The method can still not predict, the accurate time, the current update takes. So if for some reason the update takes more time, then still the frame drawn afterwards is "at the wrong time". And I think there is no way around this. This is a chicken-egg-situation. We need dt to make an update, but the time the update takes is not know beforehand.

[Przemator]

It works for me. On my monitor it looks as if the blue box is moving steadily while the red one moves in jumps from time to time.

I was skeptical at first, but now that I see the method in action, I think it is a clever method, as long as vsync is switched on.
It took me a while to understand what the method does, so here is a summary:

In the update, we obtain a dt, which is the time passed, since the update was called last. But what we are really interested in, is the time between two drawing calls. dt is a good approximation to this, but additionally we know that the time between two drawing calls must be a multiple of the vsync-frequency. Thus, the method you show, rounds dt downward to the next multiple of the vsync-frequency. The part that was cut of is added on top of the next dt, so that no time gets lost.

Cheers! That's exactly how I understood it. Rather than relying on the DT, we rely on the fact than the interval between two physical screen refreshes is constant. I'm glad that you see how the red box jumps. For me it's not comfortable to see this kind of glitch.

The method can still not predict, the accurate time, the current update takes.
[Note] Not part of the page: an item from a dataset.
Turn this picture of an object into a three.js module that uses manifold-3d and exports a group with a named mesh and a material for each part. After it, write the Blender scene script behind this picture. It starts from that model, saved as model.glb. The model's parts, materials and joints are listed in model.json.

So if for some reason the update takes more time, then still the frame drawn afterwards is "at the wrong time". And I think there is no way around this. This is a chicken-egg-situation. We need dt to make an update, but the time the update takes is not know beforehand.

For me there are two issues:
1. How to make this work for any refresh rate, not just 60 Hz? (LOVE does not support getScreenRefreshRate property, right?)
2. How do I achieve "smooth" graphics with a constant timestep with vsync turned off?